====== Given information ======

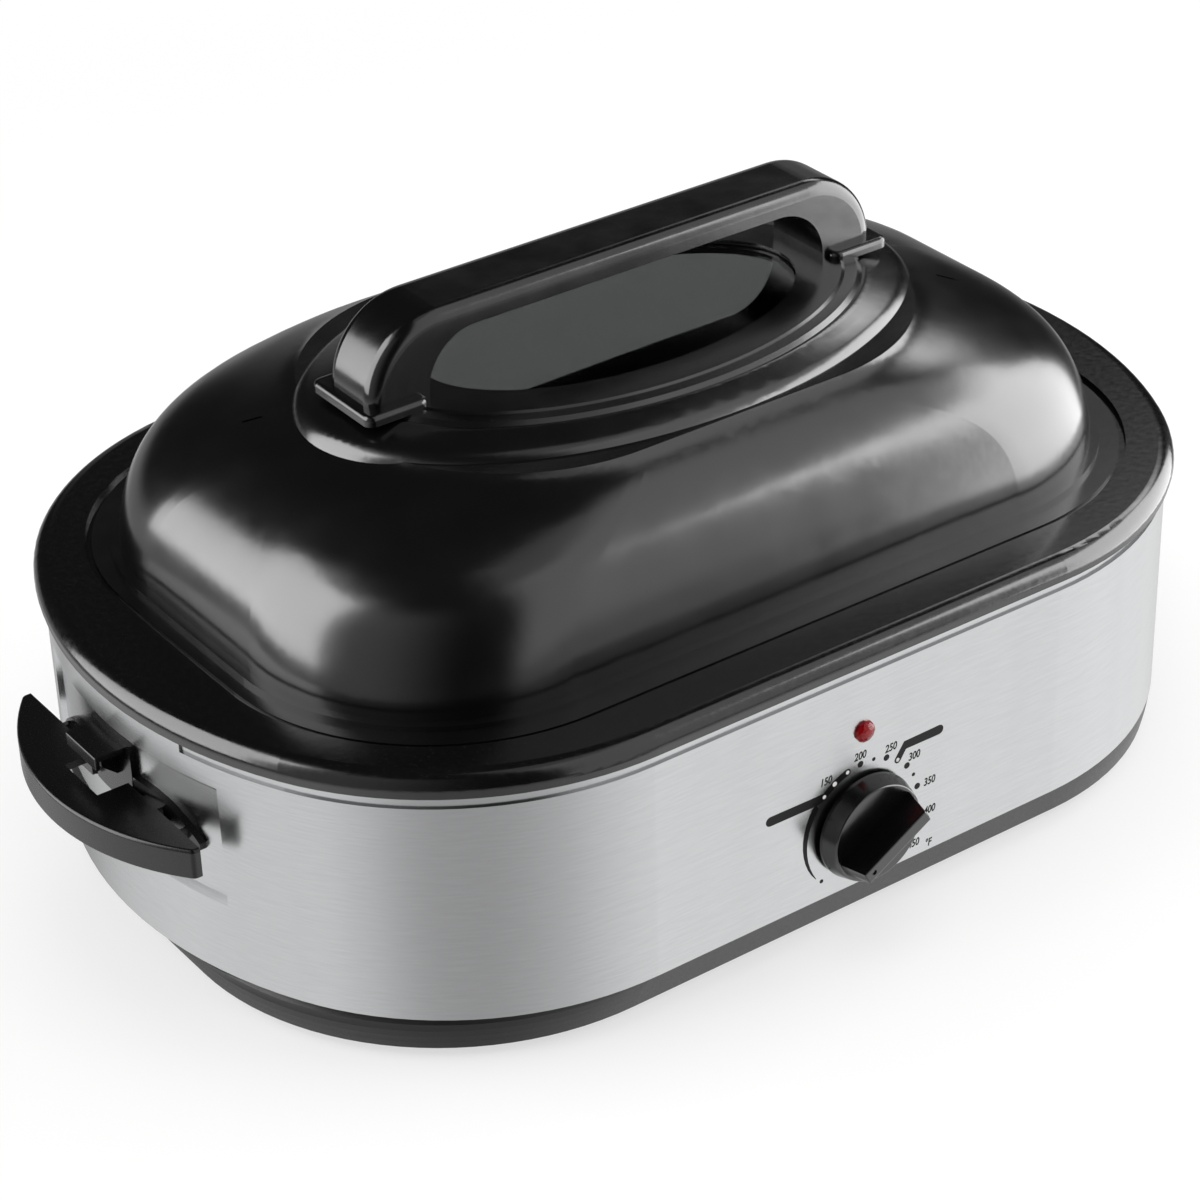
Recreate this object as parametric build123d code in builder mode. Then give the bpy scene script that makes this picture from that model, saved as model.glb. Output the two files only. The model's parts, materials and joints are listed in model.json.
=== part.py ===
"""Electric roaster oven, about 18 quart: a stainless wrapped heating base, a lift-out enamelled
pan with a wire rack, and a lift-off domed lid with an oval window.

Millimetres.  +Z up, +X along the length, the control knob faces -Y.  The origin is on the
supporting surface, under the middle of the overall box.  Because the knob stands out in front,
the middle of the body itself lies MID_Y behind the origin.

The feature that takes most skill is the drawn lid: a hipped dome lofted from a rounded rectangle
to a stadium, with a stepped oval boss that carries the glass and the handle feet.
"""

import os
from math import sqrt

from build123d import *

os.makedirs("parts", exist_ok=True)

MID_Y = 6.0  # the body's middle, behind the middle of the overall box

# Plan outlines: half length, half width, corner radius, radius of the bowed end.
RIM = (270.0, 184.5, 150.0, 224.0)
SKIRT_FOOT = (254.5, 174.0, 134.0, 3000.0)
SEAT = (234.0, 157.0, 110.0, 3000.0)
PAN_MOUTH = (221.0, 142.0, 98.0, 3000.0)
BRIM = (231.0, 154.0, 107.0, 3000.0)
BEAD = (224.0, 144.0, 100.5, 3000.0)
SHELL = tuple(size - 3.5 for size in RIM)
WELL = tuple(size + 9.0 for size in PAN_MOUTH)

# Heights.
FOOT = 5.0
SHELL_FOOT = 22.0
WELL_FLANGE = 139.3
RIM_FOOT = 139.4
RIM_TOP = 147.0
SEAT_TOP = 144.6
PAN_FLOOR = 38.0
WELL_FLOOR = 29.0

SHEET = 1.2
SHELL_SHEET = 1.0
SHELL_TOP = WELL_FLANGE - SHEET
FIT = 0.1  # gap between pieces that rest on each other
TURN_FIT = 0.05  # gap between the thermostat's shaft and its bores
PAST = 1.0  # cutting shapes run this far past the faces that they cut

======

§ **Task requirements**
Set down the lines above as they stand, starting with the first line and ending with the line that contains "the middle of the body".

§ **Full answer**
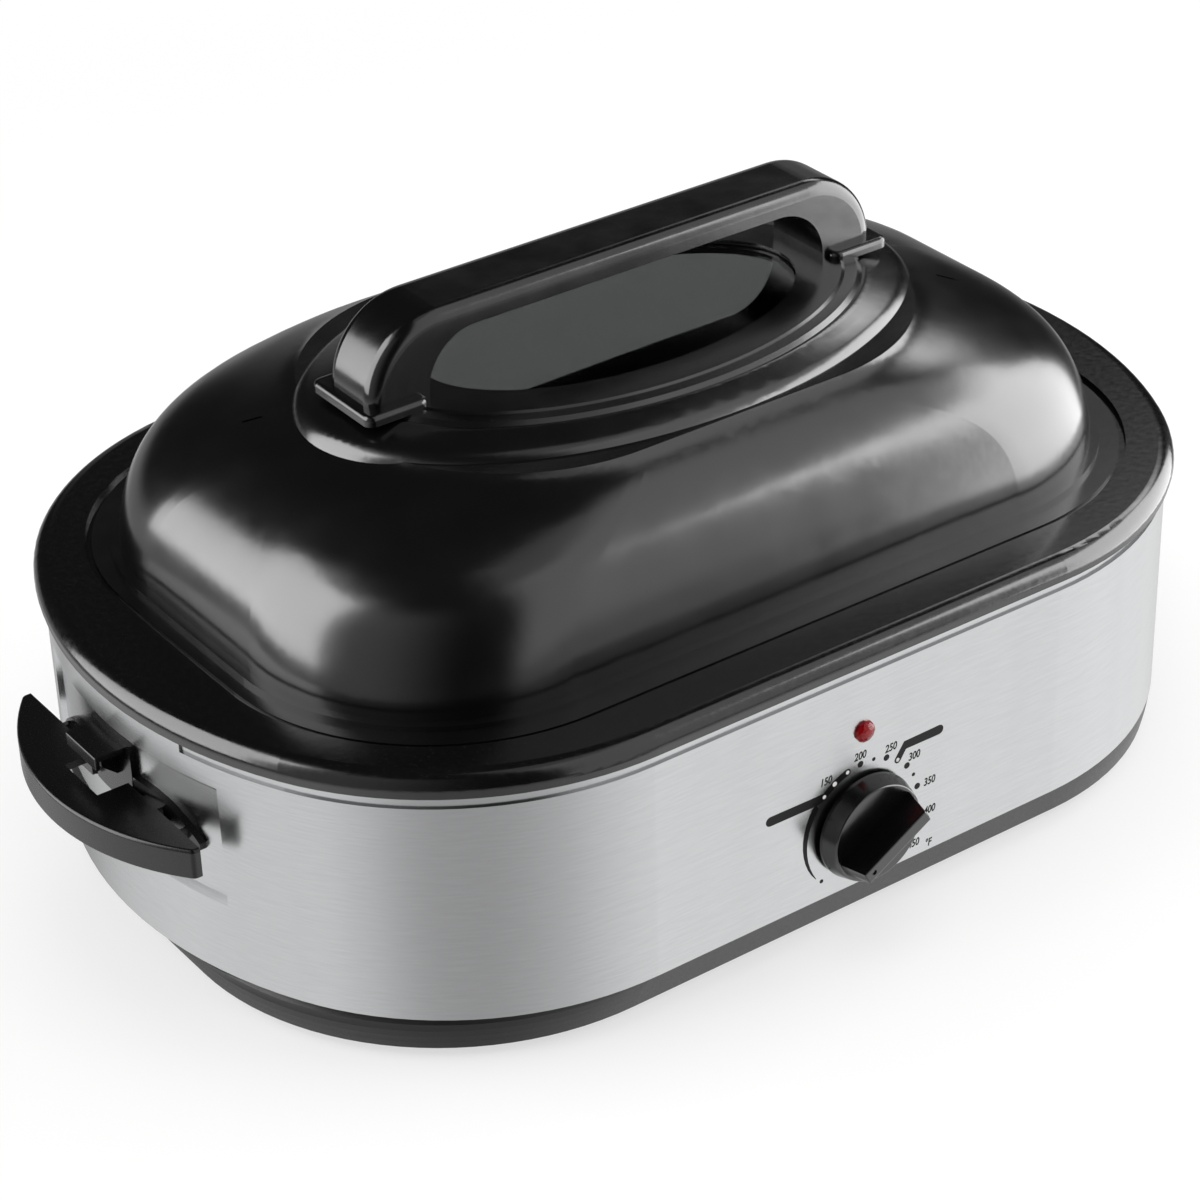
Recreate this object as parametric build123d code in builder mode. Then give the bpy scene script that makes this picture from that model, saved as model.glb. Output the two files only. The model's parts, materials and joints are listed in model.json.
=== part.py ===
"""Electric roaster oven, about 18 quart: a stainless wrapped heating base, a lift-out enamelled
pan with a wire rack, and a lift-off domed lid with an oval window.

Millimetres.  +Z up, +X along the length, the control knob faces -Y.  The origin is on the
supporting surface, under the middle of the overall box.  Because the knob stands out in front,
the middle of the body itself lies MID_Y behind the origin.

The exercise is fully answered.